On 10/17/2012 06:43 PM, Marc Deslauriers wrote:
> On 12-10-17 05:45 PM, John Moser wrote:
>> On 10/17/2012 05:34 PM, Marc Deslauriers wrote:
>>> On 12-10-17 03:52 PM, John Moser wrote:
>>>> First, he must find the sysadmin.  The sysadmin must then put wriker
>>>> in group jkirk.  Also, ~jkirk must be group-readable, as must any
>>>> files.
>>> In a default Ubuntu installation, jkirk's files are already accessible
>>> to other users.
>> Yeah I just looked and saw that, my whole $HOME is world-readable.
>> This displeases me.  I'd prefer default $HOME chmod 700.
> As I said, we wanted people to be able to share files by default without
> having to understand granting permissions.

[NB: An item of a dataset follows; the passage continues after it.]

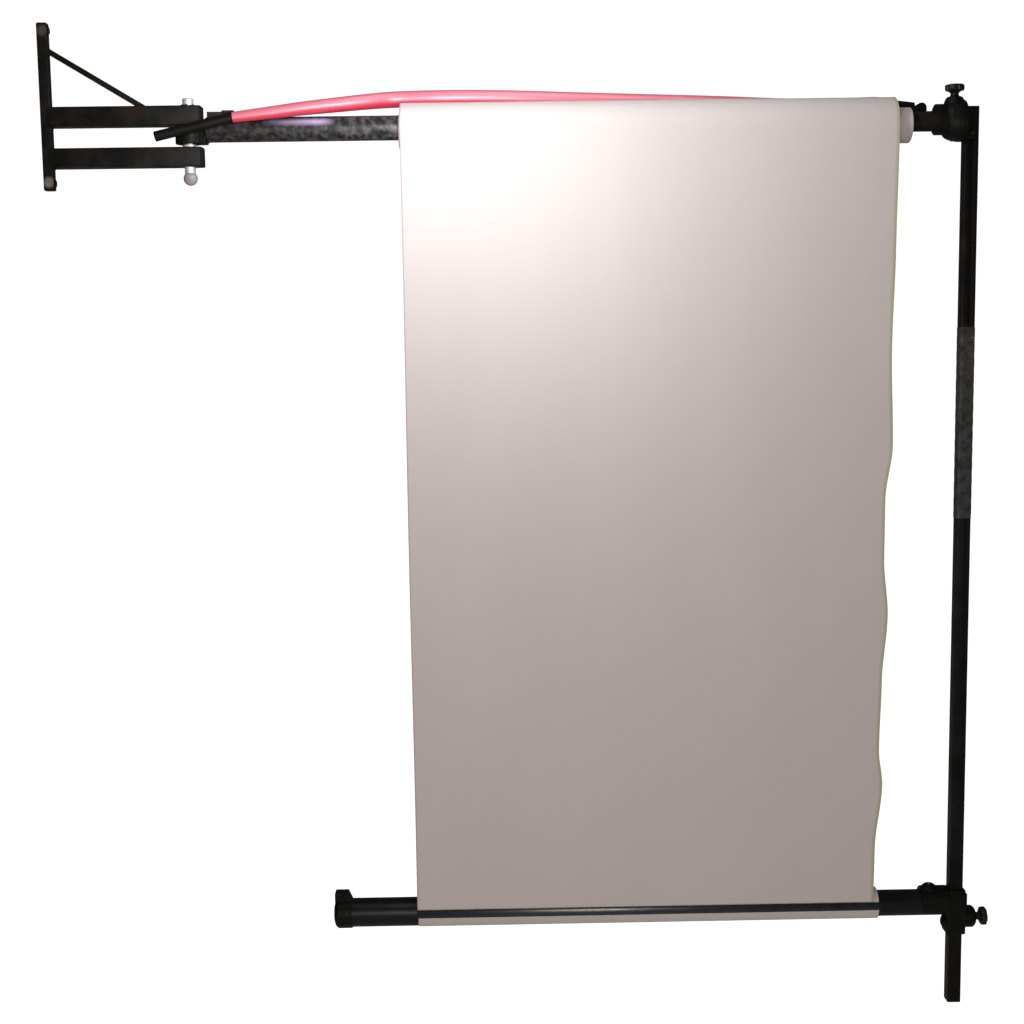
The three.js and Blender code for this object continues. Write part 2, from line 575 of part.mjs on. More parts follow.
// Pressure pad, screw and knob on one axis. The pad seats at `seat`, the knob clears `face`.
function lockSet(side, axis, seat, face, place) {
  const padEnd = seat + lockScrew.padLength;
  add(stand, `${side}_lock_pad`, rod(axis, lockScrew.pad / 2, seat, padEnd, 20), bronze(), place);
  const stemFrom = face + 1;
  const headFrom = stemFrom + lockKnob.stemLength;
  const headTo = headFrom + lockKnob.headLength;
  const r = lockScrew.diameter / 2;
  const screw = rod(axis, r, padEnd + GAP, headFrom + 4, 20);
  add(stand, `${side}_lock_screw`, screw, steel(), place);
  const head = lockKnob.head / 2;
  const stem = lockKnob.stem / 2;
  const knob = turned(axis, [
    [0, stemFrom], [stem - 1, stemFrom], [stem, stemFrom + 1], [stem - 1.5, headFrom - 4],
    [head - 8, headFrom], [head - 1, headFrom + 2.5], [head, headFrom + 5], [head, headTo - 1.5],
    [head - 1.5, headTo], [0, headTo + 0.6],
  ]);
  const flutes = [];
  for (let i = 0; i < lockKnob.flutes; i++) {
    const angle = ((i + 0.5) / lockKnob.flutes) * Math.PI * 2;
    const flute = rod(axis, 6, headFrom - 2, headTo + 4, 16);
    const out = [Math.cos(angle) * (head + 3), Math.sin(angle) * (head + 3)];
    flutes.push(axis === "z" ? flute.translate(out[0], out[1], 0) : flute.translate(0, out[0], out[1]));
  }
  const socket = rod(axis, r + GAP, stemFrom - 1, headFrom + 4 + GAP, 20);
  add(stand, `${side}_lock_knob`, cut(knob, socket, ...flutes), blackPlastic(), place);
}

// ---------------------------------------------------------------- sliding clamp and lower arm
function lowerClampParts() {
  const half = lowerClamp.half;
  const upperSleeve = squareTube(2 * half, 0, lowerClamp.shoulder - lowerClamp.waist, 9)
    .translate(post.x, 0, lowerClamp.waist);
  const collarTop = squareTube(2 * half - 6, 0, lowerClamp.top - lowerClamp.shoulder + 1, 8)
    .translate(post.x, 0, lowerClamp.shoulder - 1);
  const linerOut = postHalf + SLIDE_FIT / 2 + lowerClamp.liner;
  const lowerSleeve = squareTube(2 * (linerOut + 4), 0, lowerClamp.waist - lowerClamp.bottom + 1, 5)
    .translate(post.x, 0, lowerClamp.bottom);
  const collarR = armCollar.diameter / 2;
  const collarZ = lowerAxisZ + collarR - armTube.diameter / 2;
  const collar = rod("x", collarR, armCollar.left, post.x - linerOut, 36).translate(0, 0, collarZ);
  const dome = new THREE.SphereGeometry(armCollar.dome, 24, 16)
    .translate(armCollar.domeX, 0, collarZ + collarR - 11);
  const bossEnd = post.x + 43.5;
  const boss = turned("x", [[0, post.x + 16], [23, post.x + 16], [23, bossEnd - 6], [17, bossEnd], [0, bossEnd]])
    .translate(0, 0, lowerClamp.knobZ);
  const stopZ = lowerClamp.knobZ - 11;
  const heel = turned("x", [[0, 0], [14, 0], [14, 5], [8, 9], [0, 10]], 24)
    .rotateY(Math.PI).translate(post.x - linerOut - 2, 0, stopZ);
  const channelSize = 2 * (linerOut + GAP);
  const channel = squareTube(channelSize, 0, 200, 0.8).translate(post.x, 0, lowerClamp.bottom - 20);
  const tubeHole = rod("x", armTube.diameter / 2 + GAP, armCollar.left - 1, post.x - linerOut - 3, 36)
    .translate(0, 0, lowerAxisZ);
  const screwHole = rod("x", lockScrew.diameter / 2 + GAP, post.x, bossEnd + 5, 20)
    .translate(0, 0, lowerClamp.knobZ);
  const seat = post.x + postHalf + GAP;
  const padHole = rod("x", lockScrew.pad / 2 + GAP, post.x,
    seat + lockScrew.padLength + lockScrew.travel + 1, 20).translate(0, 0, lowerClamp.knobZ);
  const whole = join(upperSleeve, collarTop, lowerSleeve, collar, dome, boss, heel);
  const domeScrewHole = rod("z", 4 + GAP, lowerAxisZ, lowerAxisZ + 80, 16)
    .translate(armCollar.domeX, 0, 0);
  add(stand, "lower_clamp", cut(whole, channel, tubeHole, screwHole, padHole, domeScrewHole),
    blackPaint());
  const linerShape = squareTube(2 * linerOut, lowerClamp.liner, lowerClamp.top - lowerClamp.bottom - 2, 0.6)
    .translate(post.x, 0, lowerClamp.bottom + 1);
  add(stand, "lower_clamp_liner", cut(linerShape, padHole), blackPlastic());
  collarScrew(collarZ + collarR - 11 + armCollar.dome);
  lockSet("lower", "x", seat, bossEnd, [0, 0, lowerClamp.knobZ]);
}

function collarScrew(domeTop) {
  const from = lowerAxisZ + armTube.diameter / 2 + GAP;
  const screw = cut(rod("z", 4, from, domeTop - 1, 16), hexBar("z", 4, domeTop - 5, domeTop + 1));
  add(stand, "collar_screw", screw, steel(), [armCollar.domeX, 0, 0]);
}

function lowerArmParts() {
  const r = armTube.diameter / 2;
  const armEnd = post.x - postHalf - SLIDE_FIT / 2 - lowerClamp.liner - 3 - GAP;
  const tube = ring("x", r, r - armTube.wall, takeUp.left + 14, armEnd, 36);
  add(stand, "arm_tube", tube, blackPaint(), [0, 0, lowerAxisZ]);
  const roller = ring("x", takeUp.diameter / 2, r + SLIDE_FIT / 2, takeUp.left, takeUp.right, 36);
  add(stand, "take_up_tube", roller, blackPaint(), [0, 0, lowerAxisZ]);
  add(stand, "arm_end_stop", endStop(), blackPaint());
}

function endStop() {
  const endLeft = takeUp.left - endCap.reach;
  const r = takeUp.diameter / 2 + GAP + endCap.wall;
  const inner = takeUp.diameter / 2 + GAP;
  const floor = takeUp.left - GAP;
  const right = floor + endCap.lip;
  const shell = turned("x", [
    [0, endLeft + 1], [r - 15, endLeft], [r - 5, endLeft + 3], [r, endLeft + 9],
    [r, right], [inner, right], [inner, floor], [0, floor],
  ], 36).translate(0, 0, lowerAxisZ);
  const earTop = lowerAxisZ + takeUp.diameter / 2 + endCap.earHeight;
  const outline = new THREE.Shape();
  outline.moveTo(endLeft + 2, lowerAxisZ + 12);
  outline.lineTo(endLeft + 2, earTop - 2);
  outline.lineTo(endLeft + 4, earTop);
  outline.lineTo(endLeft + endCap.ear, earTop);
  outline.lineTo(right, earTop - endCap.earHeight);
  outline.lineTo(right, lowerAxisZ + 12);
  outline.closePath();
  const ear = new THREE.ExtrudeGeometry(outline, { depth: endCap.earDepth, bevelEnabled: false });
  ear.rotateX(Math.PI / 2).translate(0, endCap.earDepth / 2, 0);
  const tubeRoom = rod("x", inner, floor, right + 5, 36).translate(0, 0, lowerAxisZ);
  return cut(join(shell, ear), tubeRoom);
}

// ---------------------------------------------------------------- sheet between roll and lower arm
const wrapInner = takeUp.diameter / 2 + GAP;
const wrapOuter = wrapInner + sheet.thick;

function sheetParts() {
  const wrapRight = Math.min(sheetRight - 10, takeUp.right - 2);
  const wrap = ring("x", wrapOuter, wrapInner, sheet.left + 3, wrapRight, 36);
  add(stand, "sheet_wrap", wrap, film(), [0, 0, lowerAxisZ]);
  const top = [-roll.diameter / 2 - GAP, rollZ];
  const bottom = [-wrapOuter - GAP, lowerAxisZ + batten.rise + batten.height / 2 + 3];
  const outline = new THREE.Shape();
  outline.moveTo(top[0], top[1]);
  outline.lineTo(top[0] - sheet.thick, top[1]);
  outline.lineTo(bottom[0] - sheet.thick, bottom[1]);
  outline.lineTo(bottom[0], bottom[1]);
  outline.closePath();
  const panel = new THREE.ExtrudeGeometry(outline, { depth: sheet.width - 4, bevelEnabled: false });
  panel.applyMatrix4(new THREE.Matrix4().set(0, 0, 1, sheet.left + 2, 1, 0, 0, 0, 0, 1, 0, 0, 0, 0, 0, 1));
  add(stand, "hanging_sheet", panel, film());
  const strip = ring("x", wrapOuter + GAP + batten.thick, wrapOuter + GAP, sheet.left + 1,
    wrapRight + 2, 48).translate(0, 0, lowerAxisZ);
  const middle = lowerAxisZ + batten.rise;
  const above = block(0, 3000, -200, 200, middle + batten.height / 2, middle + 200);
  const below = block(0, 3000, -200, 200, middle - 200, middle - batten.height / 2);
  const behind = block(0, 3000, 0, 200, middle - 200, middle + 200);
  add(stand, "sheet_batten", cut(strip, above, below, behind), blackPlastic());
}

wallBracket();
pivotPin();
boomParts(knuckleParts());
const ends = pipeEnds();
stubTube("left", ends.left);
stubTube("right", ends.right);
bowedPipe(ends);
pipeMounts(ends);
rollParts();
postParts();
upperClampParts();
lowerClampParts();
lowerArmParts();
sheetParts();

export default stand;
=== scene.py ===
# Wall-mounted swing-arm stand with a roll of diffusion sheet: the looks, built round the CAD frame.
# Metres, +Z up, origin at the middle of the wall post's back face, +X along the boom at rest.
import math

import bmesh
import bpy
from mathutils import Matrix, Vector, noise


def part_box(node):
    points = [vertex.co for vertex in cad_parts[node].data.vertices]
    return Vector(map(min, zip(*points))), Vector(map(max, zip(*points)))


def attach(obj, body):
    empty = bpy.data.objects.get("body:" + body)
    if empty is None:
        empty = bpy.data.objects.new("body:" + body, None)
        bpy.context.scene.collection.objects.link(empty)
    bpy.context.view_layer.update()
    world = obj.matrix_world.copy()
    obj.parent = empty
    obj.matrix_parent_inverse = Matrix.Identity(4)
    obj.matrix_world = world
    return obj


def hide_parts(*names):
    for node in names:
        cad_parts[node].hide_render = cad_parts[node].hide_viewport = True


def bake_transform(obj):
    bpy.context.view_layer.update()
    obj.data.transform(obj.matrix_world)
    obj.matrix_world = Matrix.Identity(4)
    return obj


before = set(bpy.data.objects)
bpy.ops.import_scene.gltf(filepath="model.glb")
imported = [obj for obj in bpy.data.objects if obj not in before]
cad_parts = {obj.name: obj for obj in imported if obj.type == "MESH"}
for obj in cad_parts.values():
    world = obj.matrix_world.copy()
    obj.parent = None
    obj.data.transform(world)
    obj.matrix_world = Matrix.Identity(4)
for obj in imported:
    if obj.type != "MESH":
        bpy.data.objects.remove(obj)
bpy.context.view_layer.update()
scene = bpy.context.scene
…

This has already been
> discussed to death, although it's been a while.

It's good to revisit things.  I'm bringing up what's turning into an 
evolving alternate proposal, at this point I've gotten as far out as 
suggesting UI changes and a sticky bit (= /tmp) directory acting as a 
"Shared Documents" between users, which I'm guessing didn't come up last 
round.  Sometimes the rules change.

> Of course, you're absolutely right. I'm not sure what I was thinking
> there for a sec. :P

Wrong facility probably.  Changing permission != changing group, which 
is what this discussion started on.

> I'm not sure this proposal would be simple enough to be understood by
> most non-technical users. Also, last time we looked at using extended
> attributes, there were issues with proper support in common tools,
> backup software, certain filesystems, etc. This would need to be looked
> at again to see if extended attributes can be used now. It's certainly
> worth investigating it again.

I may as well continue beating the "Look at Windows" horse, it's done 
this right for ages anyway.  You should consider your user base though: 
  they've already installed Ubuntu.  Most of them.  Some probably got a 
tablet or such that came with it, but single-user systems likely do not 
care.  We're talking about shared multi-user systems where everyone 
isn't admin, which is kind of a narrow case.

That's less "most users don't need to know how" and more "most users 
won't be faced by a sudden, surprising, confusing change" (like moving 
from Gnome2 to Ubiquity or Gnome3 by default?).  In other words, I 
suspect most users aren't particularly attached to the "sharing my files 
with everyone else" case.

Finally on that discussion, the current case is--as discussed--a default 
"Share with everyone, and the user has to take an unknown technical step 
to stop that."  That means it's hard (for some value of "hard") for some 
14 year old girl to stop her little brother from reading her diary. 
Fortunately actual e-mails are stored in a directory Thunderbird by 
default forces to 700, although any attachments you save you'll need to 
purposely revoke permission on.  Mostly to the point, documents, saved 
attachments, saved files off Web sites, PDF collections of Victorian era 
pornography downloaded from torrents, all by default available without 
jumping through technical hoops.

Don't know about common tools, backup software.  I'm well aware it's not 
straight out-of-box supported by Thunar, Nautilus, and Konqueror--it 
works, but their file properties dialogs don't let you manage those 
permissions.  Again, Windows does this right.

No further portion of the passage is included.